Public Disservice: Woes of a TTCer
Graffiti Admin | April 8th, 2010 | Uncategorized | Comments Off on Public Disservice: Woes of a TTCer
AHRON SEMAN
I guess I’m a TTCer. Don’t blame me; I wouldn’t take it if I didn’t absolutely have to – there are just no other options. It’s not completely horrendous; it eventually gets you where you’re going (most of the time). It’s just that sometimes it seems as though the TTC isn`t aware they are a public service, and act as some sort of corrupt institution that can be run without rules, regulations or standards.

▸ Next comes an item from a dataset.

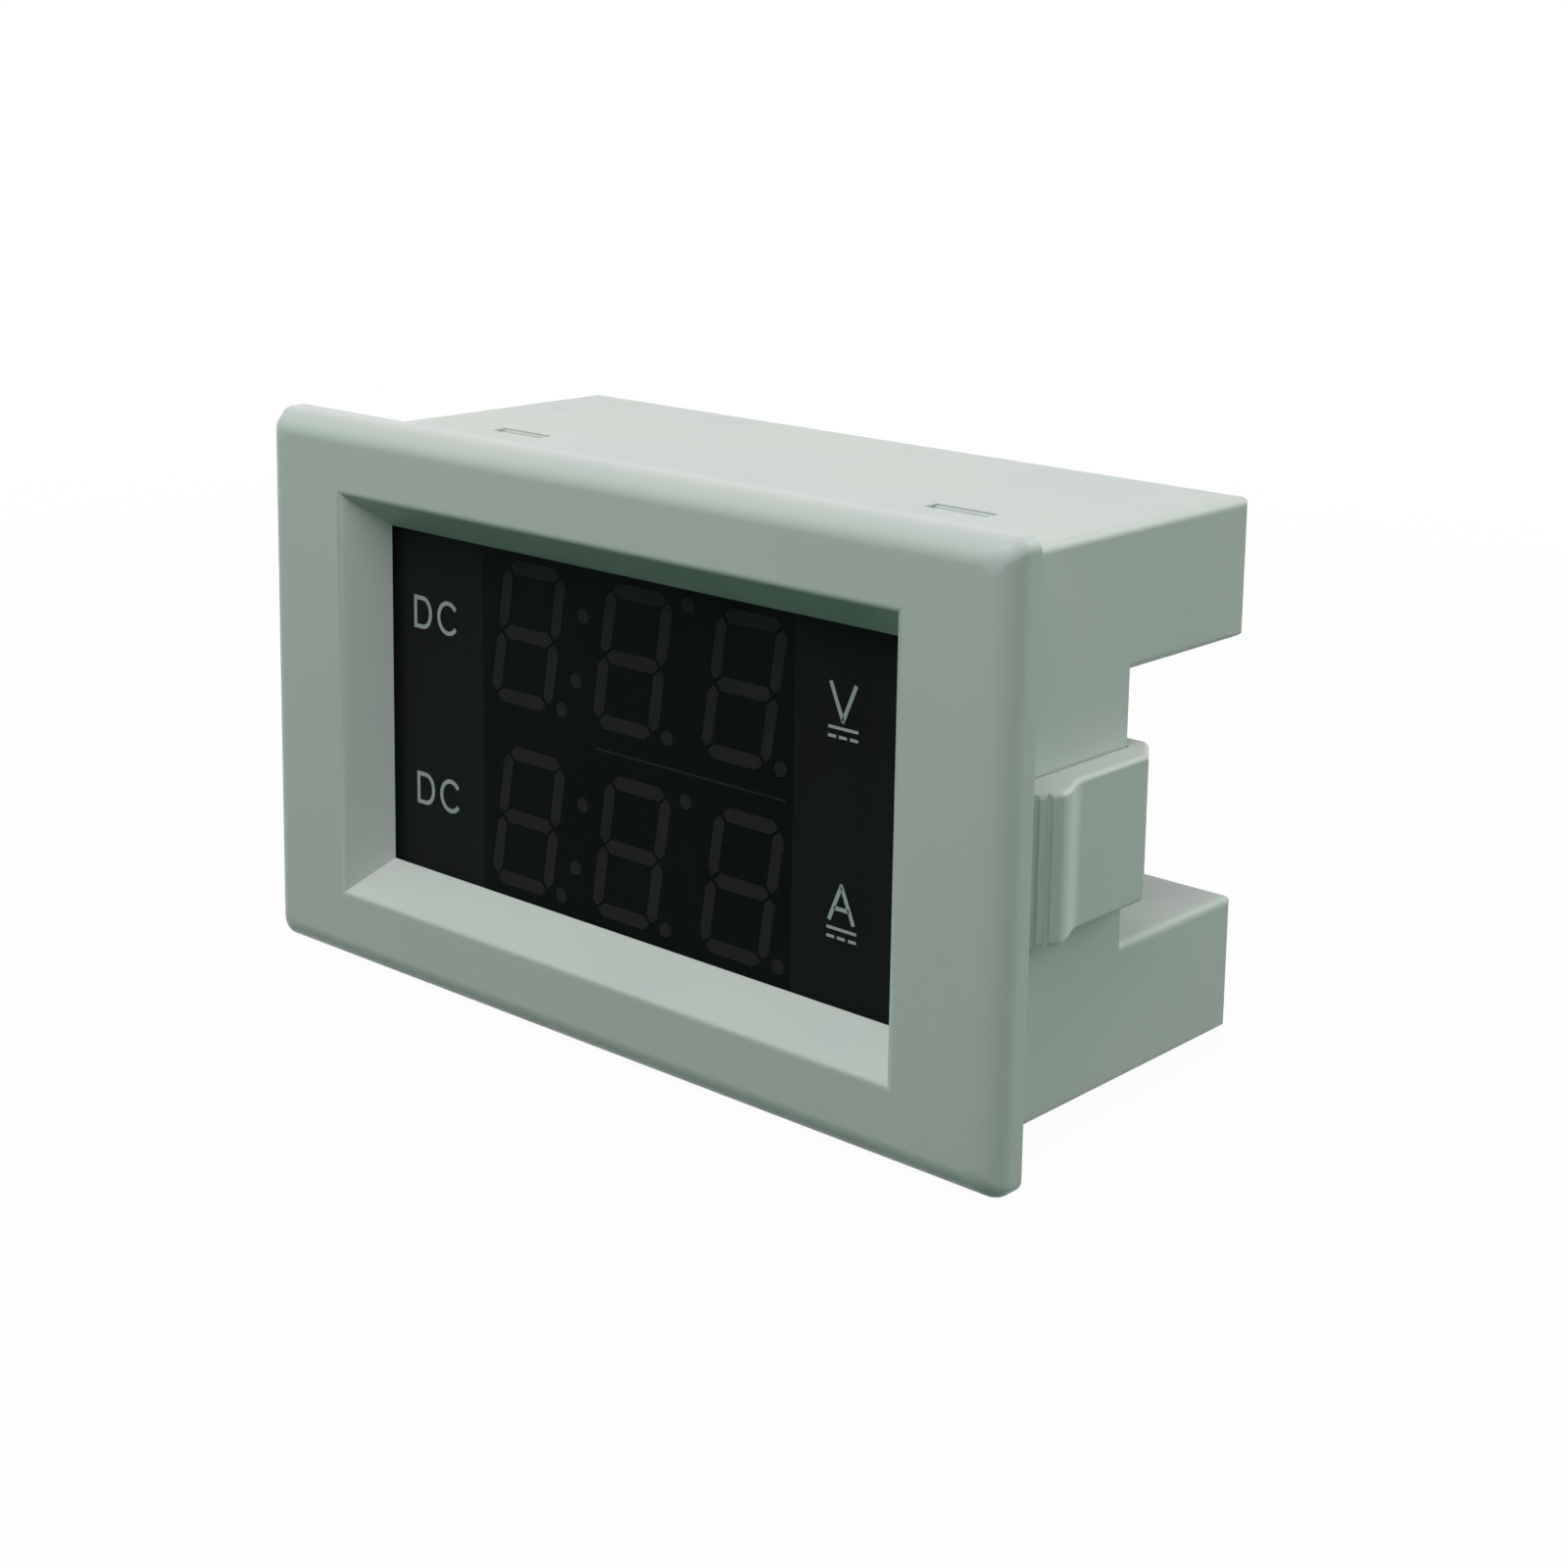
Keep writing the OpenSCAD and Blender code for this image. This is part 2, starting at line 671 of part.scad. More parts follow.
// The slot that the right clip's tongue runs in, and the teeth beside it
module clip_guide() translate([0, 0, -clip_drop]) {
    block([tongue_in - slide_fit, floor_front - cut, -guide_h / 2 - tongue_lip - slide_fit],
          [case_w / 2 - case_wall + eps, floor_back + cut, guide_h / 2 + tongue_lip + slide_fit]);
    block([case_w / 2 - case_wall - eps, guide_front, -guide_h / 2], [case_w / 2 + cut, floor_back + cut, guide_h / 2]);
    for (z = rows) mirror([0, 0, z < 0 ? 1 : 0])
        along_z(guide_h / 2 + rack_gap, guide_h / 2 + rack_gap + rack_h) rack();
}

module housing() {
    hook_low = hook_back - nose_d - 0.05;
    color("#d8dbd6") difference() {
        union() {
            difference() {
                intersection() {
                    along_x(-case_w / 2, case_w / 2) case_side_view();
                    case_body();
                    along_z(-case_h / 2, case_h / 2) case_top_view();
                }
                case_inside();
            }
            four(boss_x, boss_z) bar_y(boss_r, main_board_back, floor_front + eps);
        }
        for (x = sides, z = rows) mirror([0, 0, z < 0 ? 1 : 0]) translate([x * hook_x, 0, 0])
            block([-hook_w / 2 - 0.2, hook_low, skirt_h / 2], [hook_w / 2 + 0.2, hook_back - 0.5 + slit, case_h / 2 + cut]);
        for (x = sides) mirror([x < 0 ? 1 : 0, 0, 0]) clip_guide();
        block([-block_w / 2 - 0.25, floor_front - cut, -block_h / 2 - 0.25],
              [block_w / 2 + 0.25, floor_back + cut, block_h / 2 + 0.25]);
        for (x = sides) translate([x * trimmer_x, 0, 0]) bar_y(rotor_r + 0.2, floor_front - cut, floor_back + cut);
        four(boss_x, boss_z) bar_y(pilot_r + shank_fit, main_board_back - cut, main_board_back + board_bite + 0.3);
    }
}

// ---- Side clips ----------------------------------------------------------------------------

// Top view of the right clip: a thick foot at the front, a hollow slope, the grip plate, a slanted
// heel and a finger behind the wall
module clip_outline() {
    steps = 8;
    crest = clip_out + foot_rise;
    slope = [for (i = [0:steps]) [clip_out + foot_rise * (1 + cos(180 * i / steps)) / 2,
                                  crest_y + crest_flat + foot_slope * i / steps]];
    polygon(concat([[case_w / 2 - finger_in, panel_min], [clip_in + foot_nose, panel_min], [crest, crest_y]], slope,
                   [[clip_out, finger_back - heel], [clip_in + 0.2, finger_back], [case_w / 2 - finger_in, finger_back]]));
}

// The right clip. It slides along Y.
module clip() translate([0, 0, -clip_drop]) {
    r = clip_edge_r;
    half = clip_h / 2;
    face_slope = (clip_out + foot_rise - clip_in - foot_nose) / (crest_y - panel_min);
    difference() {
        minkowski() {
            along_z(-half + r, half - r) offset(delta = -r) clip_outline();
            sphere(r, $fn = 16);
        }
        block([0, 0, -clip_h], [clip_in, finger_front, clip_h]);
        // Two grooves down the foot's slanted face
        for (y = grooves) translate([clip_in + foot_nose + y * face_slope, panel_min + y, -clip_h])
            cylinder(r = groove_r, h = 2 * clip_h, $fn = 16);
    }
    // The neck and the tongue
    block([tongue_in + tongue_t - eps, tongue_front, -guide_h / 2 + slide_fit],
          [clip_in + eps, tongue_back, guide_h / 2 - slide_fit]);
    block([tongue_in, tongue_front, -guide_h / 2 - tongue_lip],
          [tongue_in + tongue_t, tongue_back, guide_h / 2 + tongue_lip]);
}

module clip_right() { color("#d8dbd6") clip(); }
module clip_left() { color("#d8dbd6") mirror([1, 0, 0]) clip(); }

// ---- Terminals -----------------------------------------------------------------------------

module terminal_block() {
    half = block_h / 2;
    color("#1d1f20") difference() {
        union() {
            block([-block_w / 2, main_board_back, -half], [block_w / 2, deck, half]);
            for (i = [0:POLES]) translate([(i - POLES / 2) * pole_pitch, 0, 0])
                along_x(-barrier_t / 2, barrier_t / 2) polygon([
                    [deck - eps, -half], [barrier_top - 2, -half], [barrier_top, -half + 1.6],
                    [barrier_top, half - 1.6], [barrier_top - 2, half], [deck - eps, half]]);
        }
        for (i = [1:POLES]) translate([pole_x(i), 0, 0]) {
            bar_y(collar_r + part_fit, shank_end - 0.4, deck + cut);
            block([-0.6, main_board_back - cut, tail_z - 0.5], [0.6, deck + cut, tail_z + 0.5]);
        }
    }
}

module terminal_contact(i) {
    color("#c8b98a") translate([pole_x(i), 0, 0]) {
        difference() {
            union() {
                block([-contact_w / 2, deck, tail_z - 0.9], [contact_w / 2, deck + contact_t, block_h / 2 - 1]);
                bar_y(collar_r, deck - collar_d, deck + eps);
            }
            bar_y(screw_d / 2 + shank_fit, deck - collar_d - cut, deck + contact_t + cut);
        }
        block([-0.5, main_board_front - pin_end, tail_z - 0.4], [0.5, deck + eps, tail_z + 0.4]);
    }
}

// A square washer with two turned-up edges
module clamp_plate(i) {
    half = clamp_w / 2;
    color("#c9ccce") translate([pole_x(i), 0, 0]) difference() {
        union() {
            block([-half, clamp_front, -half], [half, clamp_front + clamp_t, half]);
            for (z = rows) mirror([0, 0, z < 0 ? 1 : 0])
                block([-half, clamp_front, half - eps], [half, clamp_front + clamp_t + 0.6, half + 0.5]);
        }
        bar_y(screw_d / 2 + shank_fit, clamp_front - cut, clamp_front + clamp_t + cut);
    }
}

// A pan-head screw with a slot and a cross
module terminal_screw(i) {
    r = head_d / 2;
    back = head_front + head_h;
    color("#c9ccce") translate([pole_x(i), 0, 0]) {
        difference() {
            translate([0, head_front, 0]) rotate([-90, 0, 0]) rotate_extrude()
                polygon(concat([[0, 0], [r, 0], [r, head_h * 0.45]],
                               [for (a = [15:15:75]) [r - 0.7 + 0.7 * cos(a), head_h * 0.45 + head_h * 0.55 * sin(a)]],
                               [[r - 0.7, head_h], [0, head_h]]));
            block([-r, back - 0.8, -0.35], [r, back + cut, 0.35]);
            block([-0.35, back - 1.1, -1.4], [0.35, back + cut, 1.4]);
        }
        bar_y(screw_d / 2, shank_end, head_front + eps);
    }
}

// ---- Assembly ------------------------------------------------------------------------------

bezel();
lens_window();
volt_display();
amp_display();
display_board();
display_screws();
header_left();
header_right();
main_board();
board_screws();
controller_chip();
supply_capacitor_1();
supply_capacitor_2();
supply_inductor();
voltage_regulator();
input_capacitor();
current_shunt();
volt_trimmer();
amp_trimmer();
volt_trimmer_rotor();
amp_trimmer_rotor();
housing();
clip_left();
clip_right();
terminal_block();
for (i = [1:POLES]) {
    terminal_contact(i);
    clamp_plate(i);
    terminal_screw(i);
}
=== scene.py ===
"""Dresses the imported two-row digital panel meter: finishes, printed signs, segments and fine parts.

X runs across the face, Y runs back through the panel and Z runs up. The bmesh work is done in
millimetres and each finished mesh is brought to metres once, by its own piece function.
"""

import math

import bmesh
import bpy
from bpy.props import FloatProperty, FloatVectorProperty, PointerProperty
from mathutils import Matrix, Vector


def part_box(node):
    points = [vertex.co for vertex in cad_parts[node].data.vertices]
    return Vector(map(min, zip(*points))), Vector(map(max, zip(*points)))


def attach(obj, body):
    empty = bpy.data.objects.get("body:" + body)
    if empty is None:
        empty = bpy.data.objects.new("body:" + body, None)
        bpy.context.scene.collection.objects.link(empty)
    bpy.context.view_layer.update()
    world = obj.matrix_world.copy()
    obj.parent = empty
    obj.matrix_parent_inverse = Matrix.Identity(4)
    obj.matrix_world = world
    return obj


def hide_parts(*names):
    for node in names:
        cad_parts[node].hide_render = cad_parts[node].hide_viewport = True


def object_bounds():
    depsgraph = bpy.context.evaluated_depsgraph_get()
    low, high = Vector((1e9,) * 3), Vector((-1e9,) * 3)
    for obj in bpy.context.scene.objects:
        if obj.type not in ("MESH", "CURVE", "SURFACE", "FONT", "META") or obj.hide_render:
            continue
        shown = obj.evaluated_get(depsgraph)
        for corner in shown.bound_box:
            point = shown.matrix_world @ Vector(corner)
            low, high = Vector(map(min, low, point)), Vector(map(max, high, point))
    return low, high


bl_info = {
    "name": "Digital Panel Meter",
    "version": (1, 0, 0),
    "blender": (4, 5, 0),
    "location": "3D Viewport > Sidebar > Meter",
    "description": "Dresses a two-row digital panel meter",
    "category": "Object",
}

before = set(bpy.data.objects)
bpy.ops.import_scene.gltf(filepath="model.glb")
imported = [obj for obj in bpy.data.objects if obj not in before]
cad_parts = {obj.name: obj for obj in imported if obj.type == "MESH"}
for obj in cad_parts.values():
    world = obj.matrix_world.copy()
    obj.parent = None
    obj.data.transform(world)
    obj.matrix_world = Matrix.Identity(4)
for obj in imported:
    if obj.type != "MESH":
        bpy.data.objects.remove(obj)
cad_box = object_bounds()

MM = 0.001
POLES = range(1, 7)
SIDES = ("left", "right")
ROWS = ("volt", "amp")


def linear(hex_colour):
    """An sRGB hex colour as linear red, green and blue."""
    values = [int(hex_colour[i:i + 2], 16) / 255 for i in (1, 3, 5)]
    return [v / 12.92 if v <= 0.04045 else ((v + 0.055) / 1.055) ** 2.4 for v in values]


def rgba(colour):
    """A linear colour with full alpha."""
    return (*colour, 1)


def box_mm(node):
    """Lowest and highest corner of a CAD node, in millimetres."""
    low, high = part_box(node)
    return low / MM, high / MM


def middle_mm(node):
    """Middle of a CAD node's box, in millimetres."""
    low, high = box_mm(node)
    return (low + high) / 2


# ---------------------------------------------------------------- settings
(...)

I’ve been wronged by the TTC just as much as the next guy, probably more, and I just take it in stride. Within the last couple months the TTC has destroyed my perfect on-time record and shortchanged me upwards of $170! It’s just a mediocre public service, I remind myself. I was able to maintain this principle until they confirmed that come January, they would raise the price for this miserable service to a laughably high level from an already ridiculous amount!
Where is all of our money going anyway? It certainly doesn’t seem as if the TTC is using it to make any improvements. One recent waste of our money was the St. Clair Streetcar project: dedicated lanes for streetcars to make service faster. Several years behind schedule, it’s almost finished. Most of the track is open now, and it somehow takes me longer to get to school! Thanks a lot. Any chance the TTC can serve my soon-to-come early sign-ins?
As far as I’m concerned there are two ways to run an organization like the TTC. Either as a cheap, poor-quality service where patrons are mistreated, schedules aren’t met and facilities are filthy, but fares remain cheap. Or, it could be run as an expensive, quality service where customers are treated as deserved, service is timely and facilities are adequately hygienic, but customers pay the price. I’m okay with either of these scenarios; but the TTC offers neither. They offer a combination of the two.
The TTC offers us loyal patrons a dismal service at a high (and constantly rising) price. No normal business could sustain this. Of course, customers would not remain loyal to businesses that mistreat them amd rip them off all at once. So why do commuters remain loyal to the TTC? It’s because they have a monopoly. The controlling influence in a monopoly can do great things for a business. Personally, I admire a business that can appropriately take advantage of a monopoly, but there’s a difference between a business and the TTC. The TTC is a public service and a business is a profit-motivated enterprise. The monopoly the TTC has is one given to them by Torontonians, and so Torontonians should be benefiting from it as opposed to suffering. The TTC, however, doesn’t hesitate when inflicting mass pain and suffering on us with their monopoly.
As one of our public services here in Toronto, the TTC owes it to us to stop taking unfair advantage of its monopoly and must do one of two things. Either choose to become cheap and remain inferior – or start providing quality service and remain priced for royalty. We as students, the most powerful group of customers of the TTC, must respectfully remind them of their duties and the standards they must uphold. Until such a time that the TTC chooses to stop bullying their loyal clients, they will remain an organization of bullies. Some say it’s not a good idea to run from bullies; well, at least it’s faster than taking the TTC.